I can foresee the ali‘i trusts reverting back to the Native Hawaiian establishment. A transition would need to be made to allow the Native Hawaiian establishment to oversee our Hawaiian lands as well as other resources. Federal contracts made with Native Hawaiian businesses are agreements between two parties. These parties will need to decide how to manage their arrangement. Grants for programs and services will no longer exist as we will have the ability to manage ourselves with the returning of our lands and all resources. We need to come to the realization that our destiny and future lies in our hands – we must take responsibility.

  1. In your governance model, would you be inclusive of people other than Native Hawaiians as citizens?

Yes. Citizens should be those who live among us, choose to be with us and subscribe to the ideals and values of our government.

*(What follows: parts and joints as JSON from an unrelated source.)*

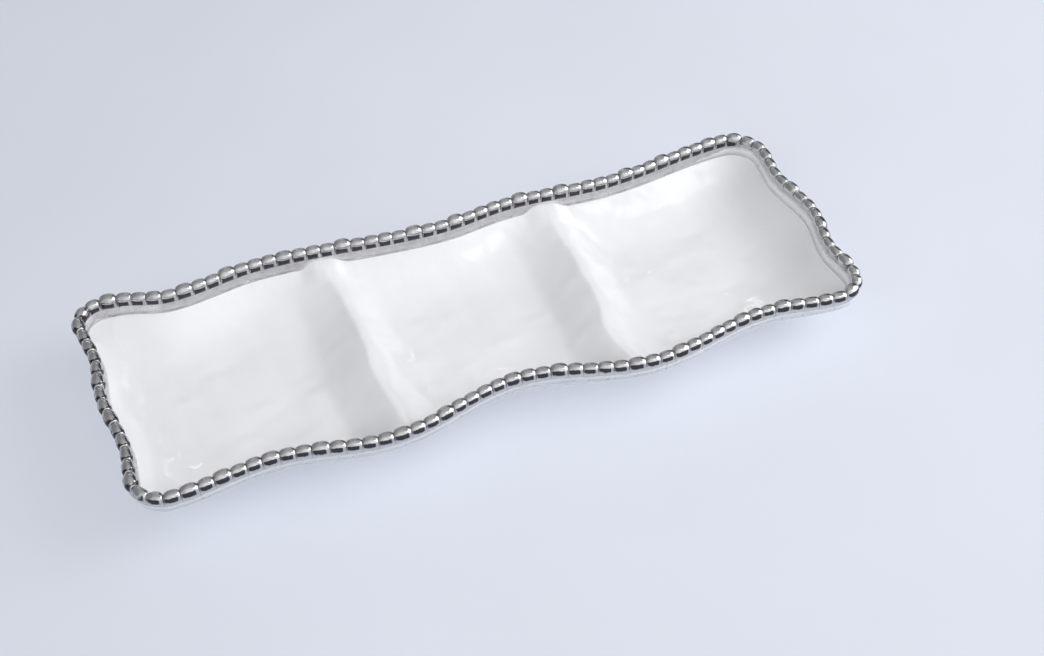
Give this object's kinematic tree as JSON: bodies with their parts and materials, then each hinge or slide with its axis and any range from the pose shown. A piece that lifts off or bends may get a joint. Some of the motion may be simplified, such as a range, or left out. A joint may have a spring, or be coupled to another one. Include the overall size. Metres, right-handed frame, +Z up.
{
  "type": "divided serving dish",
  "caption": "Long serving dish with waved sides, wells parted by soft folds, and a beaded metal-plated rim.",
  "frame": {"origin": "on the table under the middle of the dish's box", "axes": "+X along the long side to the right, +Y to the back, +Z up out of the wells"},
  "size_m": [0.43, 0.1615, 0.041],
  "materials": {
    "glazed_porcelain": "gloss",
    "plated_metal": "polished",
    "bare_porcelain": "matte"
  },
  "bodies": {
    "root": {"dish_body": "glazed_porcelain", "rim_band": "plated_metal", "front_beads": "plated_metal", "right_beads": "plated_metal", "back_beads": "plated_metal", "left_beads": "plated_metal", "front_left_corner_beads": "plated_metal", "front_right_corner_beads": "plated_metal", "back_right_corner_beads": "plated_metal", "back_left_corner_beads": "plated_metal", "left_foot_ring": "bare_porcelain", "centre_foot_ring": "bare_porcelain", "right_foot_ring": "bare_porcelain"}
  },
  "joints": []
}
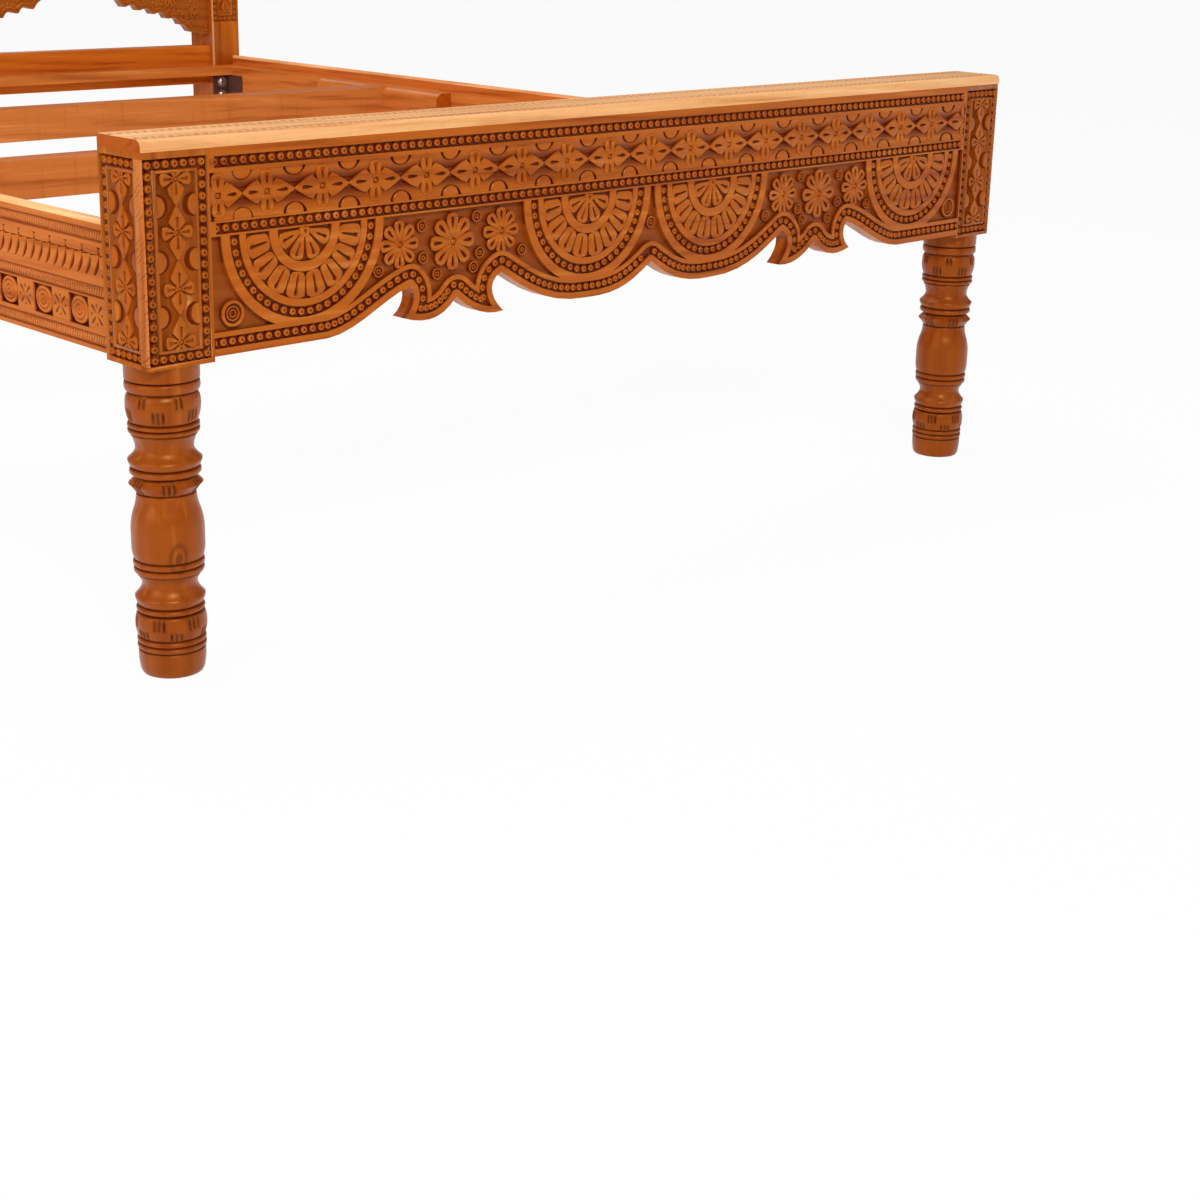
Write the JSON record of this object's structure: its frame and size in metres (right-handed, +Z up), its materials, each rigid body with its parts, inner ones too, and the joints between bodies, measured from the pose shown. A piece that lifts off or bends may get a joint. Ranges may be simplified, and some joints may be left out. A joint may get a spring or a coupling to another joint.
{
  "type": "bed frame",
  "caption": "Wooden bed frame with a scalloped carved footboard on turned legs, carved side rails, cross beams for a mattress base and an arched headboard",
  "frame": {"origin": "On the floor, in the middle of the bed's width and length", "axes": "X runs across the bed, to the right as seen from the footboard end; Y runs from the footboard to the headboard; Z is up"},
  "size_m": [1.65, 2.22, 1.206],
  "materials": {
    "teak": "satin oiled teak, orange-brown",
    "teak_light": "satin oiled teak, lighter plain boards",
    "teak_dark": "raw end grain of dowels and pegs",
    "dark_steel": "dark, slightly rusted",
    "bright_steel": "zinc plated"
  },
  "bodies": {
    "root": {"foot_post_left": "teak", "foot_post_right": "teak", "foot_rail": "teak", "foot_back_board": "teak_light", "foot_cap": "teak_light", "foot_ledge": "teak_light", "side_rail_left": "teak", "side_rail_right": "teak", "cross_beam_front": "teak_light", "cross_beam_rear": "teak_light", "beam_block_1": "teak_light", "beam_block_2": "teak_light", "beam_block_3": "teak_light", "beam_block_4": "teak_light", "beam_block_5": "teak_light", "beam_block_6": "teak_light", "beam_block_7": "teak_light", "beam_block_8": "teak_light", "beam_cleat_1": "teak_light", "beam_cleat_2": "teak_light", "beam_cleat_3": "teak_light", "beam_cleat_4": "teak_light", "head_post_left": "teak", "head_post_right": "teak", "head_centre_post": "teak", "head_bottom_board": "teak_light", "head_ledge": "teak_light", "arch_panel_left": "teak", "arch_panel_right": "teak", "head_mid_rail": "teak", "head_upper_panel": "teak", "head_top_rail": "teak", "head_cap": "teak_light", "head_crest": "teak", "bracket_foot_left": "dark_steel", "bracket_foot_right": "dark_steel", "bracket_head_left": "dark_steel", "bracket_head_right": "dark_steel", "bracket_bolts": "bright_steel", "bracket_washers": "bright_steel", "bracket_screws": "dark_steel", "block_dowels": "teak_dark", "ledge_dowels": "teak_dark", "foot_cap_dowels": "teak_dark", "head_cap_dowels": "teak_dark", "crest_dowels": "teak_dark", "foot_pegs": "teak_dark", "head_pegs": "teak_dark"}
  },
  "joints": []
}
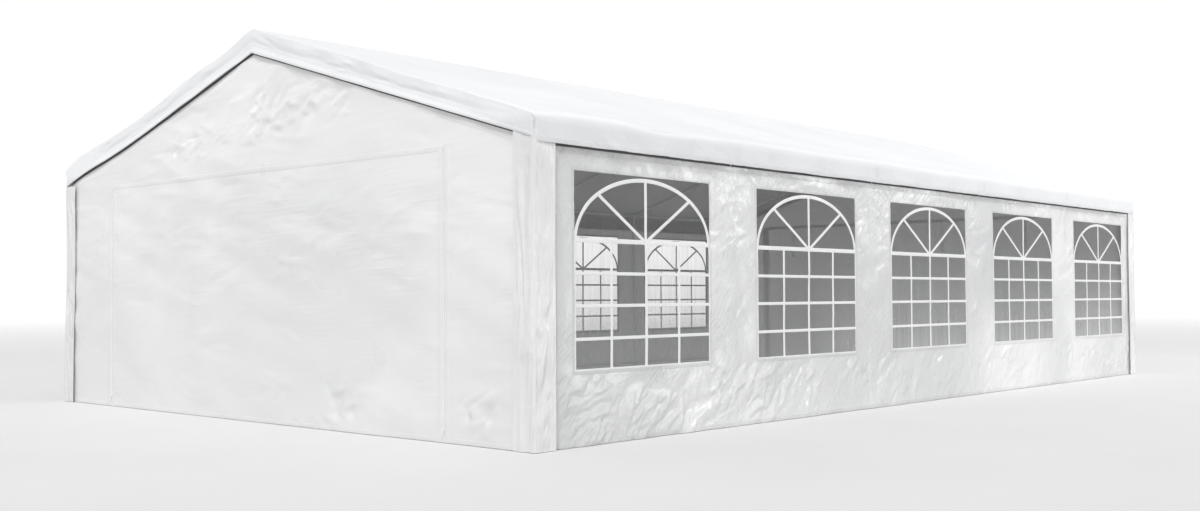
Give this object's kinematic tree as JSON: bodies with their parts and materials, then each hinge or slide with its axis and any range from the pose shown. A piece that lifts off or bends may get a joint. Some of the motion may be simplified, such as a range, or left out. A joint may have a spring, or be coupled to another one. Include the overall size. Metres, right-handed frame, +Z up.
{
  "type": "marquee tent",
  "caption": "Long white marquee tent on a steel tube frame: pitched sheet roof with valances, side walls with arched windows, gables with a zipped door panel.",
  "frame": {"origin": "on the ground, under the middle of the tent", "axes": "+Z up, +Y along the ridge, +X across it; the long windowed walls face +X and -X, the gables face +Y and -Y"},
  "size_m": [6.17, 10.17, 3.044],
  "materials": {
    "roof_cover": "white coated polyethylene sheet, semi-gloss, finely woven",
    "wall_sheet": "white coated polyethylene sheet, semi-gloss, creased",
    "door_sheet": "white coated polyethylene sheet, semi-gloss, lightly creased",
    "corner_sheet": "white coated polyethylene sheet, semi-gloss, with fold lines",
    "window_film": "clear flexible film with printed white glazing bars",
    "steel_tube": "white powder-coated steel tube, satin",
    "foot_steel": "galvanised pressed steel"
  },
  "bodies": {
    "root": {"roof_cover": "roof_cover", "gable_valance_front": "roof_cover", "gable_valance_back": "roof_cover", "wall_left": "wall_sheet", "wall_right": "wall_sheet", "wall_front": "door_sheet", "wall_back": "door_sheet", "door_panel_front": "door_sheet", "door_panel_back": "door_sheet", "window_left_1": "window_film", "window_left_2": "window_film", "window_left_3": "window_film", "window_left_4": "window_film", "window_left_5": "window_film", "window_right_1": "window_film", "window_right_2": "window_film", "window_right_3": "window_film", "window_right_4": "window_film", "window_right_5": "window_film", "corner_cover_front_left": "corner_sheet", "corner_cover_front_right": "corner_sheet", "corner_cover_back_left": "corner_sheet", "corner_cover_back_right": "corner_sheet", "leg_left_1": "steel_tube", "leg_left_2": "steel_tube", "leg_left_3": "steel_tube", "leg_left_4": "steel_tube", "leg_left_5": "steel_tube", "leg_left_6": "steel_tube", "leg_right_1": "steel_tube", "leg_right_2": "steel_tube", "leg_right_3": "steel_tube", "leg_right_4": "steel_tube", "leg_right_5": "steel_tube", "leg_right_6": "steel_tube", "rafters_1": "steel_tube", "rafters_2": "steel_tube", "rafters_3": "steel_tube", "rafters_4": "steel_tube", "rafters_5": "steel_tube", "rafters_6": "steel_tube", "ridge_purlin": "steel_tube", "eave_purlin_left": "steel_tube", "eave_purlin_right": "steel_tube"}
  },
  "joints": []
}
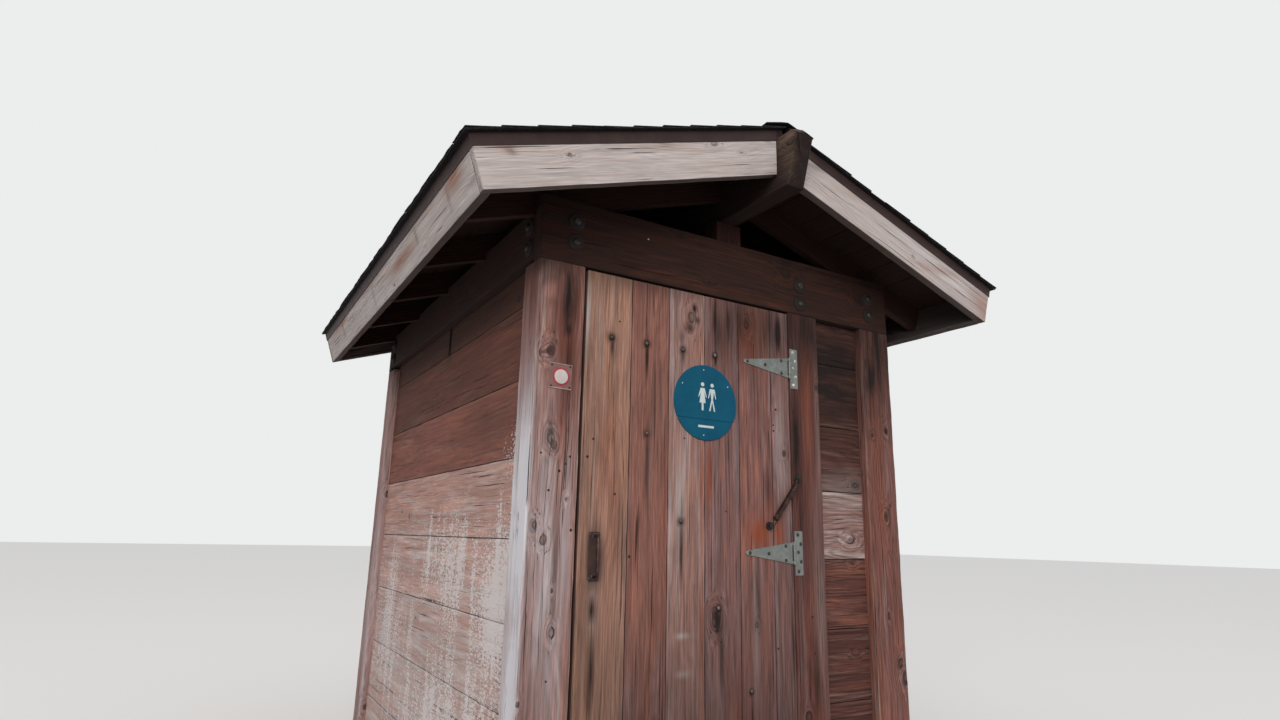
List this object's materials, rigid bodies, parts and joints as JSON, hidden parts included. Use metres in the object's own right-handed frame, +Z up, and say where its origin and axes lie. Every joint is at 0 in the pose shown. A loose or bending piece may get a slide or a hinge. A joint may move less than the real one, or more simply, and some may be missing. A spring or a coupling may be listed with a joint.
{
  "type": "wooden outhouse",
  "caption": "Small gabled timber cabin with corner posts, horizontal plank walls, open eaves and a ledged door on strap hinges that swings outward.",
  "frame": {"origin": "on the ground, under the middle of the ridge beam", "axes": "+Z up, +Y from the door side to the back, +X to the right of someone facing the door"},
  "size_m": [2.655, 3.084, 2.8435],
  "materials": {
    "post_timber": "weathered sawn timber, deep checks",
    "dark_timber": "dark sheltered timber",
    "wall_planks": "weathered planks with pale lichen low down",
    "floor_timber": "worn sawn timber",
    "door_timber": "weathered red-brown boards",
    "pale_trim": "bleached grey boards",
    "roof_deck": "dark stained decking",
    "drip_metal": "dark brown painted edging",
    "roofing": "mineral surfaced roofing, black",
    "hinge_steel": "dull galvanised steel",
    "iron": "dark rusty iron",
    "round_sign": "satin teal plastic",
    "small_sign": "faded painted plate"
  },
  "bodies": {
    "cabin": {"front_left_post": "post_timber", "front_right_post": "post_timber", "rear_left_post": "post_timber", "rear_right_post": "post_timber", "door_post": "post_timber", "front_beam": "dark_timber", "rear_beam": "dark_timber", "left_beam": "dark_timber", "right_beam": "dark_timber", "front_plate": "dark_timber", "rear_plate": "dark_timber", "front_king_post": "dark_timber", "rear_king_post": "dark_timber", "ridge_beam": "dark_timber", "rafter_pair_1": "dark_timber", "rafter_pair_2": "dark_timber", "rafter_pair_3": "dark_timber", "rafter_pair_4": "dark_timber", "rafter_pair_5": "dark_timber", "left_wall": "wall_planks", "right_wall": "wall_planks", "rear_wall": "wall_planks", "front_bay_wall": "wall_planks", "sills": "floor_timber", "floor_joists": "floor_timber", "floor_boards": "floor_timber", "threshold": "floor_timber", "door_stops": "floor_timber", "front_left_barge_board": "pale_trim", "front_right_barge_board": "pale_trim", "rear_left_barge_board": "pale_trim", "rear_right_barge_board": "pale_trim", "left_fascia": "pale_trim", "right_fascia": "pale_trim", "left_roof_deck": "roof_deck", "right_roof_deck": "roof_deck", "left_drip_edge": "drip_metal", "right_drip_edge": "drip_metal", "left_roofing": "roofing", "right_roofing": "roofing", "ridge_cap": "roofing", "upper_hinge_plate": "hinge_steel", "lower_hinge_plate": "hinge_steel", "spring_post_foot": "iron", "small_sign": "small_sign"},
    "door": {"door_boards": "door_timber", "door_ledges": "door_timber", "upper_hinge_strap": "hinge_steel", "lower_hinge_strap": "hinge_steel", "spring_door_foot": "iron", "closing_spring": "iron", "door_pull": "iron", "round_sign": "round_sign"}
  },
  "joints": [
    {"name": "door_hinge", "type": "hinge", "parent": "cabin", "child": "door", "pos_m": [0.272, -1.1078, 1.5155], "axis": [0, 0, 1], "range_deg": [0, 100], "stiffness_Nm_per_rad": 3, "deforming": ["closing_spring"]}
  ]
}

However, there may be certain rights and privileges reserved for Kanaka Maoli because of our inalienable rights to this land.

  1. How do you see participation by others in helping the ‘aha on the various aspects of the draft constitution?

I am confident that the delegates to the ‘aha will be able to contribute to the draft constitution. Should additional support be needed, I am also confident; help will be sought where needed.

  1. Looking ahead, as a delegate to the ‘aha, how would you assure that the governance model ratified by the Native Hawaiian people is implemented and recognized at the state, federal, or international level, as appropriate.

It would be unwise to guarantee an outcome before looking at the factors and information presented before me. I will be able to share with you that I have a history of utilizing my skills and knowledge which lead to positive outcomes.

  1. Why should Native Hawaiians vote for you?

Please refer to my response in question #1. In addition, I know what is at stake for Native Hawaiian people, as mentioned earlier I have a history of utilizing my skills and knowledge which lead to positive outcomes. I am able to work with people with different points of view and backgrounds. I am a good listener and not afraid of long hours and hard work.